## [WHAT NEEDS TO BE DONE]
Write out all of the lines below, exactly and completely.

## [DATASET EXTRACT]
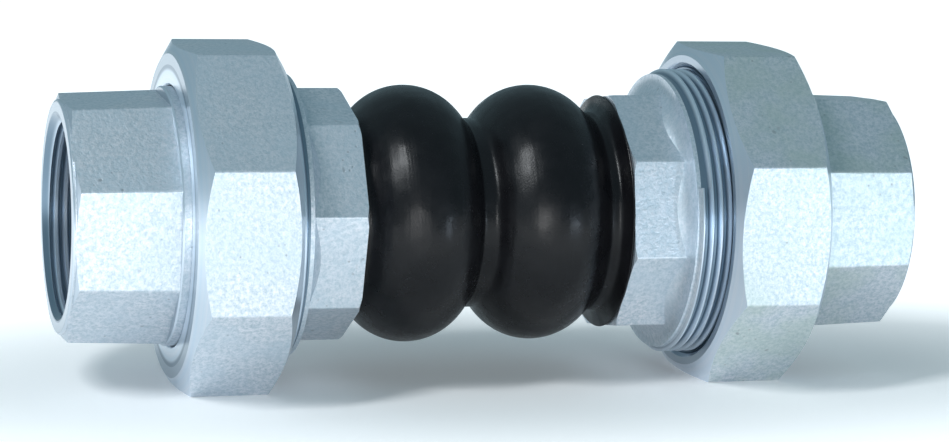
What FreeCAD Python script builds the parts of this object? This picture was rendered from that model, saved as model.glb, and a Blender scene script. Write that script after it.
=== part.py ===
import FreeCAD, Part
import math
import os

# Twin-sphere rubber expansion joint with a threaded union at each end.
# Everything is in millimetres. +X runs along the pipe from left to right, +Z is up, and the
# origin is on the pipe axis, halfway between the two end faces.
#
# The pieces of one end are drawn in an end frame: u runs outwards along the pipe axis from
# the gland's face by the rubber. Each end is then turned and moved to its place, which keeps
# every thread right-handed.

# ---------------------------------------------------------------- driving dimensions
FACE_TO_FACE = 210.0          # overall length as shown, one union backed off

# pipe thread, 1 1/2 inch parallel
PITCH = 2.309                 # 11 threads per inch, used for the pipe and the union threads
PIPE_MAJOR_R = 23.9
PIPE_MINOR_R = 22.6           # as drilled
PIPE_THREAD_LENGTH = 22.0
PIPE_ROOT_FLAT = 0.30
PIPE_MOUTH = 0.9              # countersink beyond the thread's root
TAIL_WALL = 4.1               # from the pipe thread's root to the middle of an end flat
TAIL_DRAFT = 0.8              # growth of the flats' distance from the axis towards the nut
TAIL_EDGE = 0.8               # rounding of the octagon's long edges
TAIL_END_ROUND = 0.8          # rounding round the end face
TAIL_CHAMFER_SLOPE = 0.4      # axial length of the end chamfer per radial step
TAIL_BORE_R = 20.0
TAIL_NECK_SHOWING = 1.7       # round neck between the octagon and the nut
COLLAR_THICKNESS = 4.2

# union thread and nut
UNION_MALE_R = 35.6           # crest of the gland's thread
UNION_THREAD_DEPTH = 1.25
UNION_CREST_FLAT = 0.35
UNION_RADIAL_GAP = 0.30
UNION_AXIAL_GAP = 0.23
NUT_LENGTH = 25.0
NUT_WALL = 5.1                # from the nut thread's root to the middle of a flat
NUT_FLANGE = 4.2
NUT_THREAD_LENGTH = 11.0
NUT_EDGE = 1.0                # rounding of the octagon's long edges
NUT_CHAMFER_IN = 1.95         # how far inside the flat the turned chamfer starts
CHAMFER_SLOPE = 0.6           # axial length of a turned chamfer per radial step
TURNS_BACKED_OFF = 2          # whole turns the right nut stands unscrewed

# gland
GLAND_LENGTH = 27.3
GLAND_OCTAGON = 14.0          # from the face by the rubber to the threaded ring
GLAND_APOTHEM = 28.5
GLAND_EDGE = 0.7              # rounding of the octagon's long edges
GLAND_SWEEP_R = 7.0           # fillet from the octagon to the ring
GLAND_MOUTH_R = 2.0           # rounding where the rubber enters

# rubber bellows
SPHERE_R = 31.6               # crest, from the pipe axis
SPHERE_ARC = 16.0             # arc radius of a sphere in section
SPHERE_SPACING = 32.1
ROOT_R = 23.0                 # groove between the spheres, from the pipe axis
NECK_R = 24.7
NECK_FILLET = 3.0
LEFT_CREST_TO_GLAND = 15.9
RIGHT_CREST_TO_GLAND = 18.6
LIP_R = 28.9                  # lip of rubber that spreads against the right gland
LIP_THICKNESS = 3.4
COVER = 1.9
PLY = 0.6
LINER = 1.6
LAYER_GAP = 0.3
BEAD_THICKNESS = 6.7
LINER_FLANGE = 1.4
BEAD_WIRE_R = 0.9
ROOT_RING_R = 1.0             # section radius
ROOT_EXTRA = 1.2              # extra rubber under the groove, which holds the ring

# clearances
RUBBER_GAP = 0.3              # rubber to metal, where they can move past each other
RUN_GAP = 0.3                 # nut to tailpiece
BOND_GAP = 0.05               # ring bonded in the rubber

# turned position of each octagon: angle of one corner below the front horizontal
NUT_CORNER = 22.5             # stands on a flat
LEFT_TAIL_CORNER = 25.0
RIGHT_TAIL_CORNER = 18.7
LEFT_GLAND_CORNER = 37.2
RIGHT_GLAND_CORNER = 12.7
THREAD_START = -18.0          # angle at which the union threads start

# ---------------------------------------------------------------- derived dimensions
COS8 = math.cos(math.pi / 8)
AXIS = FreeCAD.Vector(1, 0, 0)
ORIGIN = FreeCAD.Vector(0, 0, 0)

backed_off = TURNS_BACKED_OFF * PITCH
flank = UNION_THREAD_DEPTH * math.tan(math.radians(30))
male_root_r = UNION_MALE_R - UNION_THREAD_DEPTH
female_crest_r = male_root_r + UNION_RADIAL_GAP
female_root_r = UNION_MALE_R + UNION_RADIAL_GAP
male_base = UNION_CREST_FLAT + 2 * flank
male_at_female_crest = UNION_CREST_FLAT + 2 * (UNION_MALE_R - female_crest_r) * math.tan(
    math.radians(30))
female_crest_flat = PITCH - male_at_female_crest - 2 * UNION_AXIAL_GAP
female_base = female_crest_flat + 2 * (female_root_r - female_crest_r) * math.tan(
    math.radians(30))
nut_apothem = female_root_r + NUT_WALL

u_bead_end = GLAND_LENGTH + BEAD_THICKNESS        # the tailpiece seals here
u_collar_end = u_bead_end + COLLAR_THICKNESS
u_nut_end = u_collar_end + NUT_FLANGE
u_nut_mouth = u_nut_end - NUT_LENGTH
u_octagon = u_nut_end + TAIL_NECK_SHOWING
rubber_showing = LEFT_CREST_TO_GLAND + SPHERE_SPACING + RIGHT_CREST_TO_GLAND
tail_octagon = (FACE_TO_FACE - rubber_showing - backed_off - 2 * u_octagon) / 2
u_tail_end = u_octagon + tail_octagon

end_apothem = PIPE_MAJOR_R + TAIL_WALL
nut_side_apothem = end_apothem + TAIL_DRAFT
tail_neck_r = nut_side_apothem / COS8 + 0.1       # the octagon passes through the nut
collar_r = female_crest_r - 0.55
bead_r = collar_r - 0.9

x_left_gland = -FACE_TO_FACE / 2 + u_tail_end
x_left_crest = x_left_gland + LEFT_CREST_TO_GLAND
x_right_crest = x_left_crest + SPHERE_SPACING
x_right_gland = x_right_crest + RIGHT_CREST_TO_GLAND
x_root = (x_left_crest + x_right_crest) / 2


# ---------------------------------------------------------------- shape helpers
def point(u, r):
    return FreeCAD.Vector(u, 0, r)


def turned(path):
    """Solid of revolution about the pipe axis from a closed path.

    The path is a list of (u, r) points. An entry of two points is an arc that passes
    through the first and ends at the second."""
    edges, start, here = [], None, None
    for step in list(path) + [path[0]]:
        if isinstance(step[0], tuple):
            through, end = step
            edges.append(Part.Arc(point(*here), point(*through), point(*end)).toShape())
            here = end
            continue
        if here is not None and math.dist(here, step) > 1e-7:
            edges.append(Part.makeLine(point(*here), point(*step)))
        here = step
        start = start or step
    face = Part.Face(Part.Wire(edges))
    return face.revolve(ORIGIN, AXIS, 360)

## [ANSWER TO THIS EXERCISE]
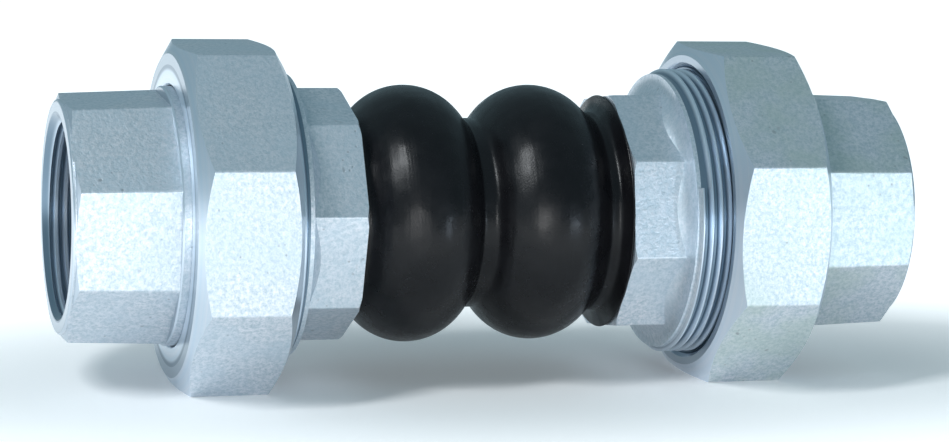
What FreeCAD Python script builds the parts of this object? This picture was rendered from that model, saved as model.glb, and a Blender scene script. Write that script after it.
=== part.py ===
import FreeCAD, Part
import math
import os

# Twin-sphere rubber expansion joint with a threaded union at each end.
# Everything is in millimetres. +X runs along the pipe from left to right, +Z is up, and the
# origin is on the pipe axis, halfway between the two end faces.
#
# The pieces of one end are drawn in an end frame: u runs outwards along the pipe axis from
# the gland's face by the rubber. Each end is then turned and moved to its place, which keeps
# every thread right-handed.

# ---------------------------------------------------------------- driving dimensions
FACE_TO_FACE = 210.0          # overall length as shown, one union backed off

# pipe thread, 1 1/2 inch parallel
PITCH = 2.309                 # 11 threads per inch, used for the pipe and the union threads
PIPE_MAJOR_R = 23.9
PIPE_MINOR_R = 22.6           # as drilled
PIPE_THREAD_LENGTH = 22.0
PIPE_ROOT_FLAT = 0.30
PIPE_MOUTH = 0.9              # countersink beyond the thread's root
TAIL_WALL = 4.1               # from the pipe thread's root to the middle of an end flat
TAIL_DRAFT = 0.8              # growth of the flats' distance from the axis towards the nut
TAIL_EDGE = 0.8               # rounding of the octagon's long edges
TAIL_END_ROUND = 0.8          # rounding round the end face
TAIL_CHAMFER_SLOPE = 0.4      # axial length of the end chamfer per radial step
TAIL_BORE_R = 20.0
TAIL_NECK_SHOWING = 1.7       # round neck between the octagon and the nut
COLLAR_THICKNESS = 4.2

# union thread and nut
UNION_MALE_R = 35.6           # crest of the gland's thread
UNION_THREAD_DEPTH = 1.25
UNION_CREST_FLAT = 0.35
UNION_RADIAL_GAP = 0.30
UNION_AXIAL_GAP = 0.23
NUT_LENGTH = 25.0
NUT_WALL = 5.1                # from the nut thread's root to the middle of a flat
NUT_FLANGE = 4.2
NUT_THREAD_LENGTH = 11.0
NUT_EDGE = 1.0                # rounding of the octagon's long edges
NUT_CHAMFER_IN = 1.95         # how far inside the flat the turned chamfer starts
CHAMFER_SLOPE = 0.6           # axial length of a turned chamfer per radial step
TURNS_BACKED_OFF = 2          # whole turns the right nut stands unscrewed

# gland
GLAND_LENGTH = 27.3
GLAND_OCTAGON = 14.0          # from the face by the rubber to the threaded ring
GLAND_APOTHEM = 28.5
GLAND_EDGE = 0.7              # rounding of the octagon's long edges
GLAND_SWEEP_R = 7.0           # fillet from the octagon to the ring
GLAND_MOUTH_R = 2.0           # rounding where the rubber enters

# rubber bellows
SPHERE_R = 31.6               # crest, from the pipe axis
SPHERE_ARC = 16.0             # arc radius of a sphere in section
SPHERE_SPACING = 32.1
ROOT_R = 23.0                 # groove between the spheres, from the pipe axis
NECK_R = 24.7
NECK_FILLET = 3.0
LEFT_CREST_TO_GLAND = 15.9
RIGHT_CREST_TO_GLAND = 18.6
LIP_R = 28.9                  # lip of rubber that spreads against the right gland
LIP_THICKNESS = 3.4
COVER = 1.9
PLY = 0.6
LINER = 1.6
LAYER_GAP = 0.3
BEAD_THICKNESS = 6.7
LINER_FLANGE = 1.4
BEAD_WIRE_R = 0.9
ROOT_RING_R = 1.0             # section radius
ROOT_EXTRA = 1.2              # extra rubber under the groove, which holds the ring

# clearances
RUBBER_GAP = 0.3              # rubber to metal, where they can move past each other
RUN_GAP = 0.3                 # nut to tailpiece
BOND_GAP = 0.05               # ring bonded in the rubber

# turned position of each octagon: angle of one corner below the front horizontal
NUT_CORNER = 22.5             # stands on a flat
LEFT_TAIL_CORNER = 25.0
RIGHT_TAIL_CORNER = 18.7
LEFT_GLAND_CORNER = 37.2
RIGHT_GLAND_CORNER = 12.7
THREAD_START = -18.0          # angle at which the union threads start

# ---------------------------------------------------------------- derived dimensions
COS8 = math.cos(math.pi / 8)
AXIS = FreeCAD.Vector(1, 0, 0)
ORIGIN = FreeCAD.Vector(0, 0, 0)

backed_off = TURNS_BACKED_OFF * PITCH
flank = UNION_THREAD_DEPTH * math.tan(math.radians(30))
male_root_r = UNION_MALE_R - UNION_THREAD_DEPTH
female_crest_r = male_root_r + UNION_RADIAL_GAP
female_root_r = UNION_MALE_R + UNION_RADIAL_GAP
male_base = UNION_CREST_FLAT + 2 * flank
male_at_female_crest = UNION_CREST_FLAT + 2 * (UNION_MALE_R - female_crest_r) * math.tan(
    math.radians(30))
female_crest_flat = PITCH - male_at_female_crest - 2 * UNION_AXIAL_GAP
female_base = female_crest_flat + 2 * (female_root_r - female_crest_r) * math.tan(
    math.radians(30))
nut_apothem = female_root_r + NUT_WALL

u_bead_end = GLAND_LENGTH + BEAD_THICKNESS        # the tailpiece seals here
u_collar_end = u_bead_end + COLLAR_THICKNESS
u_nut_end = u_collar_end + NUT_FLANGE
u_nut_mouth = u_nut_end - NUT_LENGTH
u_octagon = u_nut_end + TAIL_NECK_SHOWING
rubber_showing = LEFT_CREST_TO_GLAND + SPHERE_SPACING + RIGHT_CREST_TO_GLAND
tail_octagon = (FACE_TO_FACE - rubber_showing - backed_off - 2 * u_octagon) / 2
u_tail_end = u_octagon + tail_octagon

end_apothem = PIPE_MAJOR_R + TAIL_WALL
nut_side_apothem = end_apothem + TAIL_DRAFT
tail_neck_r = nut_side_apothem / COS8 + 0.1       # the octagon passes through the nut
collar_r = female_crest_r - 0.55
bead_r = collar_r - 0.9

x_left_gland = -FACE_TO_FACE / 2 + u_tail_end
x_left_crest = x_left_gland + LEFT_CREST_TO_GLAND
x_right_crest = x_left_crest + SPHERE_SPACING
x_right_gland = x_right_crest + RIGHT_CREST_TO_GLAND
x_root = (x_left_crest + x_right_crest) / 2


# ---------------------------------------------------------------- shape helpers
def point(u, r):
    return FreeCAD.Vector(u, 0, r)


def turned(path):
    """Solid of revolution about the pipe axis from a closed path.

    The path is a list of (u, r) points. An entry of two points is an arc that passes
    through the first and ends at the second."""
    edges, start, here = [], None, None
    for step in list(path) + [path[0]]:
        if isinstance(step[0], tuple):
            through, end = step
            edges.append(Part.Arc(point(*here), point(*through), point(*end)).toShape())
            here = end
            continue
        if here is not None and math.dist(here, step) > 1e-7:
            edges.append(Part.makeLine(point(*here), point(*step)))
        here = step
        start = start or step
    face = Part.Face(Part.Wire(edges))
    return face.revolve(ORIGIN, AXIS, 360)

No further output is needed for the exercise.